Please shoot me an email (sarah.stewart89@gmail.com) and let me know how I can be praying for each of you! And if you are reading this and want to get involved as a part of my financial team, send me an email and we can find a time to talk about it!!

To end with, a verse my mom loves to share with me. “I thank my God every time I remember you!” Philippians 1:3. I do thank Him for each of you and the special part you have in building His kingdom!

Thursday, January 19, 2012

The Passing of a Saint and the Start of a New Year

“Trust in the Lord with all your heart and lean not on your own understanding, in all your ways acknowledge Him and He will make your paths straight.” Proverbs 3:5-6

I want to begin this by thanking you all for the incredible love and support that you have covered my family with these past couple of months. My sweet grandmother left us for the strong arms of Jesus the last day of 2011 and, as my dad and his brother and sister put it, “had the best New Years ever”. Though the past couple months have been a struggle, I am reminded of the promise and blessing we have in our Lord who is always and forever faithful. As David Beck, the pastor for her funeral, looked through her bible he uncovered the faith of this beautiful woman who knew that her place would be with Jesus forever, and she was ready!

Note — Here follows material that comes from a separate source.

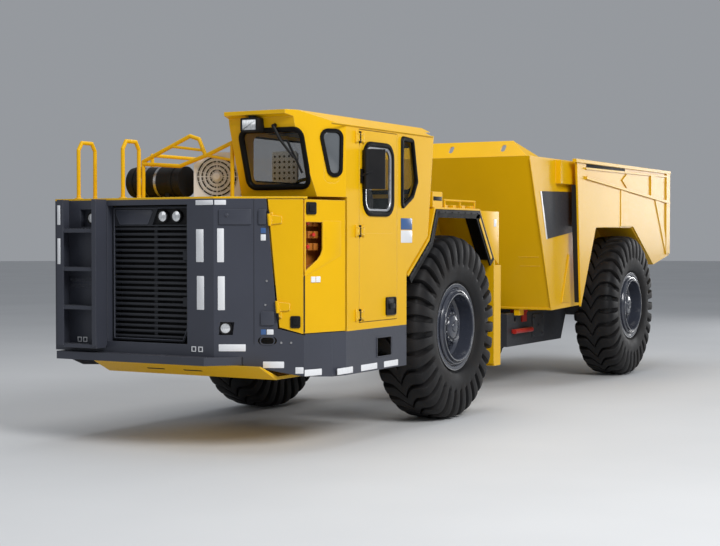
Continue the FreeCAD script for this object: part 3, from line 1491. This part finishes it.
def hoist_cylinder(side):
    """Hoist cylinder of one side."""
    start = V(hoist_low_x, side * hoist_y, hoist_low_z)
    end = V(hoist_high_x, side * hoist_y, hoist_high_z)
    return cylinder_pair(start, end, hoist_barrel_radius, hoist_rod_radius, hoist_barrel_length,
                         V(0, 1, 0), hoist_lug_radius, 0.0)


def drive_shaft(x0, x1):
    """Drive line tube with a joint flange at each end."""
    z = drive_line_z
    tube = rod(V(x0, 0, z), V(x1, 0, z), drive_line_radius)
    flanges = [rod(V(x0, 0, z), V(x0 + 30, 0, z), drive_flange_radius),
               rod(V(x1 - 30, 0, z), V(x1, 0, z), drive_flange_radius)]
    return fuse([tube] + flanges)


# ---------------------------------------------------------------- writing
def main():
    """Make every node."""
    os.makedirs("parts", exist_ok=True)
    save("front_frame", front_frame())
    save("hitch_pins", hitch_pins())
    save("belly_plate", belly_plate())
    save("bumper", bumper())
    save("front_shell", front_shell())
    save("side_aprons", group([apron(1), apron(-1)]))
    save("engine_hood", hood())
    save("fenders", group([fender(1), fender(-1)]))
    save("radiator", radiator())
    save("engine", engine())
    save("grille_door", grille_door())
    save("side_hatch", side_hatch())
    save("service_bay", service_bay())
    save("front_ladder", front_ladder())
    save("deck_rails", deck_rails())
    save("air_cleaner", air_cleaner())
    save("fan_box", fan_box())
    save("cab_body", cab_body())
    save("cab_glass", cab_glass())
    save("cab_door", cab_door())
    save("door_glass", door_glass())
    save("operator_chair", operator_chair())
    save("cab_console", cab_console())
    save("cab_mirror", cab_mirror())
    save("work_lamps", lamps())
    save("front_axle", axle(front_axle_x, beam_arch_z))
    for end, x_axle in (("front", front_axle_x), ("rear", rear_axle_x)):
        for side, outward in (("left", 1), ("right", -1)):
            save("tyre_" + end + "_" + side, tyre(wheel_middle(outward), x_axle))
            save("rim_" + end + "_" + side, rim(wheel_middle(outward), x_axle, outward))
    save("rear_frame", rear_frame())
    save("rear_axle", axle(rear_axle_x, beam_arch_z))
    save("lock_bar", lock_bar())
    bed_front, bed_rear = dump_bed()
    save("bed_front", bed_front)
    save("bed_rear", bed_rear)
    for side, outward in (("left", 1), ("right", -1)):
        tube, shaft = steer_cylinder(outward)
        save("steer_barrel_" + side, tube)
        save("steer_rod_" + side, shaft)
    pairs = [hoist_cylinder(side) for side in (1, -1)]
    save("hoist_barrels", group([pair[0] for pair in pairs]))
    save("hoist_rods", group([pair[1] for pair in pairs]))
    save("front_drive_shaft", drive_shaft(drive_gap, front_axle_x - 260))
    save("rear_drive_shaft", drive_shaft(rear_axle_x + 260, -drive_gap))


main()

One thing I will never forget is the morning we went to view my grandmother’s body, as the rest of it would be a closed casket. I can remember standing between Ben and Emily and really not wanting to go up there. As we came up to say our goodbyes to this woman who left us a legacy of laughs, basketball competitions and loving her family, my whole attitude changed…you see…that was not my grandmother in that casket! When we face death, I think we are so emotional that we forget the facts of our faith and simply try to cling desperately to any hope or comfort we can. That morning I can remember turning to Ben and saying, “oh yea…that’s not her is it?” it was like a light bulb clicked. My grandmother loved her Lord, our Lord, and because of God’s redemptive work, through Jesus Christ our Lord, Granny was with Him that very day in Paradise. Amen.

In our own understanding, death does not seem to make any sense. Why would a God who is so good and loves us so much allow something that causes such pain? In that moment I am realizing how small my faith is. How often do I cling with a vise-like grip to the shadow of living that this world consists of? The bible tells us that when our earthly lives are over, and we trust Jesus as our Lord, we get to come into His kingdom…and how much sweeter and more wonderful must be the Kingdom of God than the Kingdom of this earth? Lord give me a heart not to fear it, but to long for it!

So coming into a New Year I want to claim this verse for myself and those of you that wish to join me in it. My own understanding has failed and the Lord has shown me Grace and Love when those were the only things that made sense. There is much to be done in 2012, it is a year of mission and hope and great expectations! As we start the journey this year will take us on, I want profess my lack of understanding and claim the Truth that as we acknowledge the Lord in all our ways, He will provide the knowledge we lack and the Light for our path!